Case 1 - No point loss for wrong answers This is the simple (and probably most common) case - a wrong answer is 0 points, same as not answering the question. It should be fairly obvious that in this exam design there is no reason not to guess. Quite frankly, if there is no punishment for guessing, you should always guess, independently of what else is going and or how much of an idea you have what the answer might be. You can only win.

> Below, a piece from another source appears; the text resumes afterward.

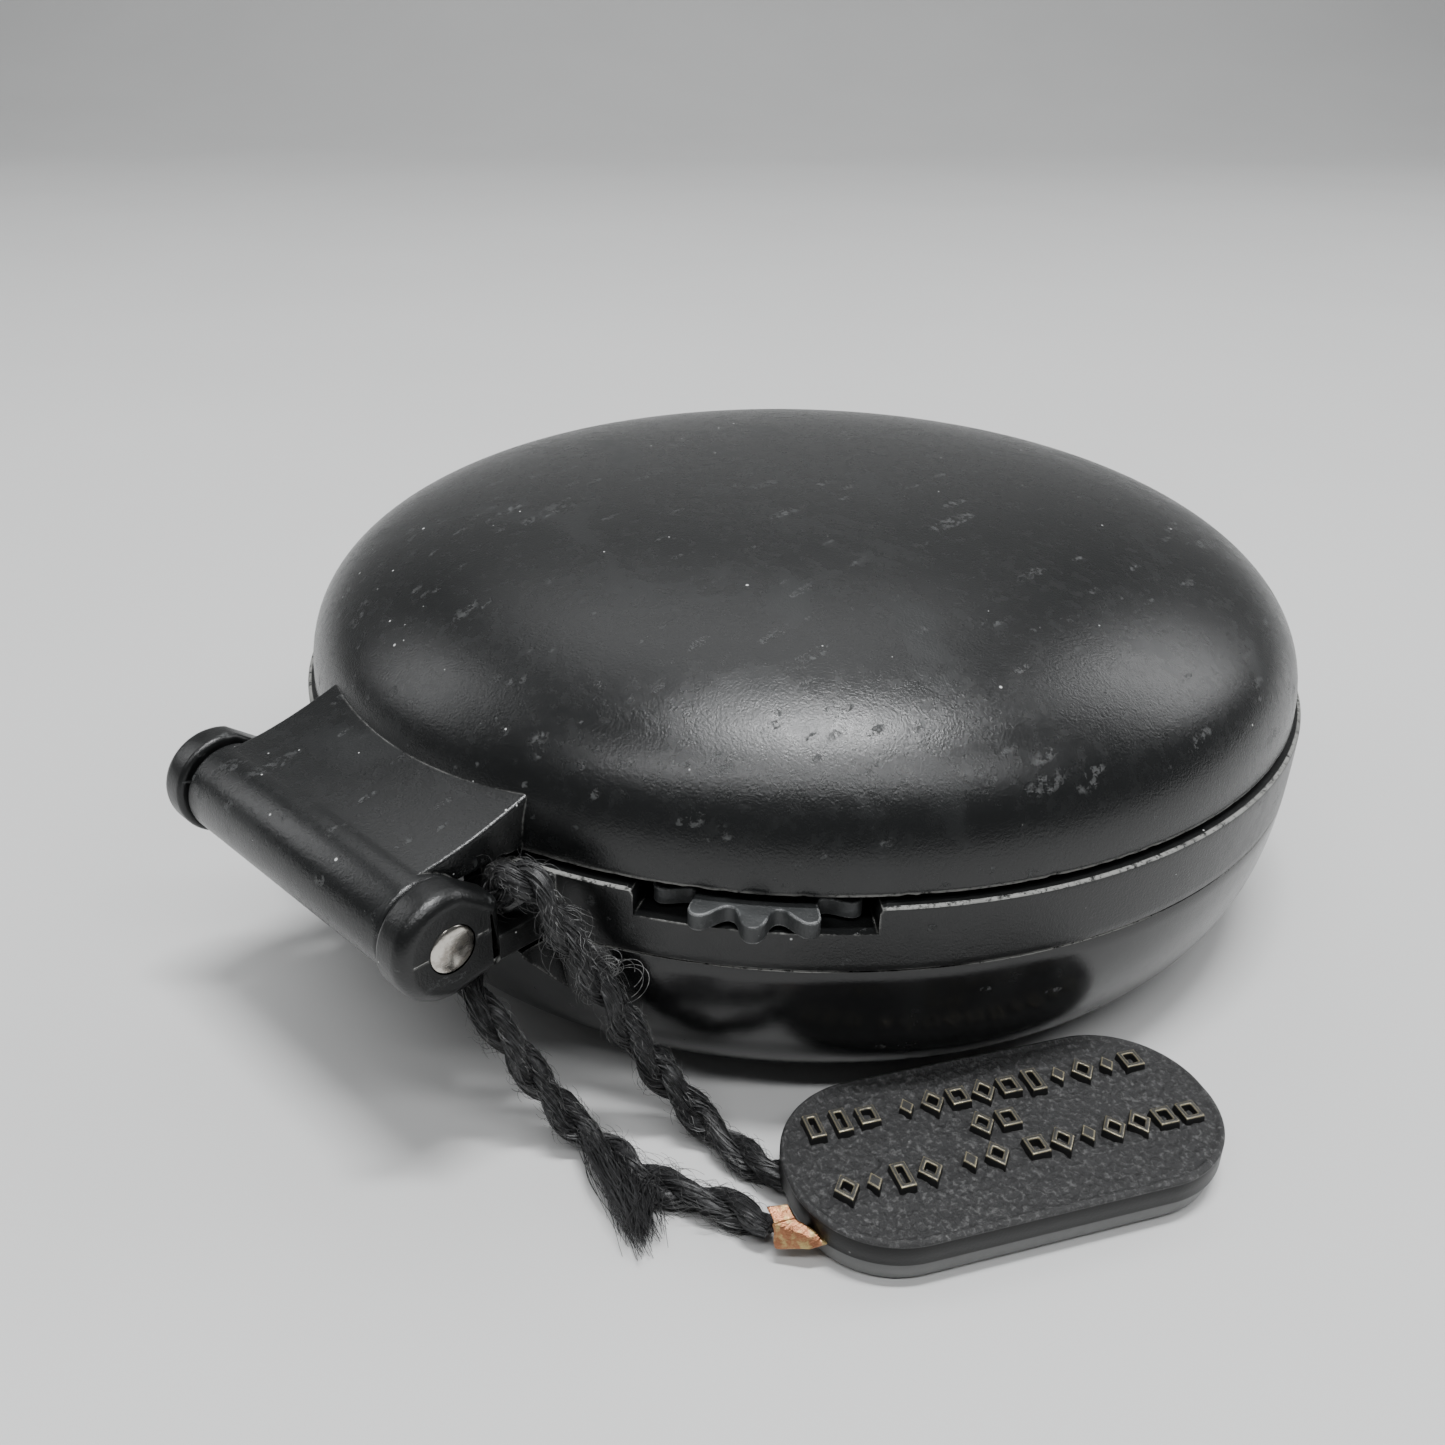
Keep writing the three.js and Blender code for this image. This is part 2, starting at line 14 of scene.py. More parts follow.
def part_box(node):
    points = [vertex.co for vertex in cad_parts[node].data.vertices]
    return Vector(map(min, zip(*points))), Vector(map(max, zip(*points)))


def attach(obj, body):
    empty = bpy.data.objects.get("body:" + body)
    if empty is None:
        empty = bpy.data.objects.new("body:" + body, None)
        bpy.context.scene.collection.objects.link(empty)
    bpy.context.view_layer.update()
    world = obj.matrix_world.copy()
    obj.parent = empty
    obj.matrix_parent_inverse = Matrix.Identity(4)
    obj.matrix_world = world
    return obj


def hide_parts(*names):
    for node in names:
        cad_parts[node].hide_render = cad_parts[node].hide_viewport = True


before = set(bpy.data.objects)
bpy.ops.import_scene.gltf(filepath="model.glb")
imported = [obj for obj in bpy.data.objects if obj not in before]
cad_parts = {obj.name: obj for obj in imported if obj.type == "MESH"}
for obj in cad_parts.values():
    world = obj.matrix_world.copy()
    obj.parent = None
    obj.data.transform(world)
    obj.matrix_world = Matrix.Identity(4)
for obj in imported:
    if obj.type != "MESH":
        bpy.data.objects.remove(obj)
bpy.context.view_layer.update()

MM = 0.001  # metres in a millimetre
TAU = 2 * math.pi

# ---- Driving dimensions, in millimetres ----


def cad(node):
    """Lowest and highest corners of a CAD node, in millimetres."""
    low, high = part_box(node)
    return low / MM, high / MM


PIN = cad("hinge_pin")
LID_BOX = cad("lid_shell")
SHELL_TOP = cad("lower_shell")[1].z
WHEEL_BOX = cad("thumbwheel")
FACE_BOX = cad("tag_face")
BASE_BOX = cad("tag_base")

HINGE_Y = (PIN[0].y + PIN[1].y) / 2
HINGE_Z = (PIN[0].z + PIN[1].z) / 2
PIN_R = (PIN[1].z - PIN[0].z) / 2
BORE_R = PIN_R + 0.03
BARREL_R, BARREL_HALF = 2.87, 10.2
KNUCKLE_R, KNUCKLE_IN, KNUCKLE_OUT = 3.22, 10.45, 12.74

# The case's outer curve: radius at the base, at the top, the height of the top, two exponents.
CASE_BASE_R, CASE_TOP_R, CASE_TOP_Z, CASE_RISE, CASE_BELLY = 23.3, 35.53, 15.74, 3.233, 3.089
PART_Z = SHELL_TOP + 0.06  # the parting line
SEAM = 0.025  # half the gap that shows there
EDGE_Z, DECK_Z, BAND_IN = 15.55, 13.9, 33.3
BLOCK_HALF, BLOCK_REAR = 12.1, -36.0
NOTCH_X, NOTCH_Y = 7.2, -34.4
SHELL_WALL, SHELL_FLOOR = 1.8, 2.0
CASE_SCREWS = ["case_screw_1", "case_screw_2", "case_screw_3"]
BEZEL_SCREWS = ["bezel_screw_1", "bezel_screw_2", "bezel_screw_3"]
SINK_R, SHANK_R = 2.2, 1.25  # the case screws' holes

# The lid's dome: rim radius and height, rise of the dome, two exponents, wall.
RIM_R, RIM_Z = LID_BOX[1].x, 15.89
DOME, DOME_RISE, DOME_BELLY, DOME_WALL = LID_BOX[1].z - RIM_Z, 2.44, 2.67, 2.0
LEAF_HALF, LEAF_UNDER, LEAF_ROOT = 9.65, 16.0, (-32.5, 19.45)

WHEEL_AT = Vector(((WHEEL_BOX[0].x + WHEEL_BOX[1].x) / 2, (WHEEL_BOX[0].y + WHEEL_BOX[1].y) / 2))
WHEEL_TURN = math.radians(-52.1)
WHEEL_LOBES, WHEEL_TIP, WHEEL_ROOT, WHEEL_SHARP = 12, 6.4, 4.8, 1.1
WINDOW = (-62.7, -41.5)  # degrees round the case
DIAL_TEETH, DIAL_TIP, DIAL_ROOT, DIAL_AXIS = 48, 24.95, 23.3, 30.6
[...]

Case 2 - Wrong answers lose some points An alternative exam design is one where correct answers give a point, and wrong answers lead to some amount of point loss (either a full point or a fraction thereof). Not answering of course neither gains nor loses a point. Now it depends on how sure you are and how much you will lose if you are wrong:

Case 2.1 - Full point loss for wrong answers In the most extreme (realistic) case, a right answer gives as many points as a wrong answer loses. Statistically speaking, it's ideal to guess here if and only if the probability to be right is >50%. So if you are quite, but not 100%, sure you should still take the answer. If you can narrow the options down to 2 but you don't know which it is, it's statistically speaking a wash if you pick one or skip the question. If you think three or more options could be right it's ideal not to pick any of them and move on.

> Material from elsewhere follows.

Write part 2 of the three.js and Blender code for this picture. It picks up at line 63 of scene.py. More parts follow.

Case 2.2 - Fractional point loss for wrong answers If a wrong answer loses a fraction of the points that a right answer wins, you need to generalise a bit from Case 2.1. It's easiest to analyse this case by considering how many of the possible options you can exclude, and then assess your expected value of randomly guessing between the remaining options. For example, if there are four options, and you can exclude two of them, you really only have two plausible options left. When a wrong answer loses less points than a correct answer gives you, you should still guess. If you cannot exclude anything, you should probably not guess (under reasonable assumption about the test design).

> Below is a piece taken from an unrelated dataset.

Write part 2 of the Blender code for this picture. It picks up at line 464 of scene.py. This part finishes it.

Some further considerations:

If multiple answers are possible: If multiple answers can be correct (e.g., answers A and C are correct, but not B and D) the same principles from above still apply, but the space of possible choices explodes to the product of all possible answers. If there is no point loss for wrong answers it's still always ideal to take a guess, but if a wrong answer loses points it becomes much more unlikely that guessing is ever really the right choice unless you are pretty sure you know what the right answer(s) are.

If "none of the above" is a possible option: Statistically speaking "none of the above" is just one more option to consider in your analysis. That said, in practice this is a bit tricky since you will never be able to exclude this option unless you already know the correct answer for sure (and then you don't need this analysis). So if "none of the above" is a possible answer and wrong answers lose full points, you should only guess if you are pretty sure that one specific answer is right.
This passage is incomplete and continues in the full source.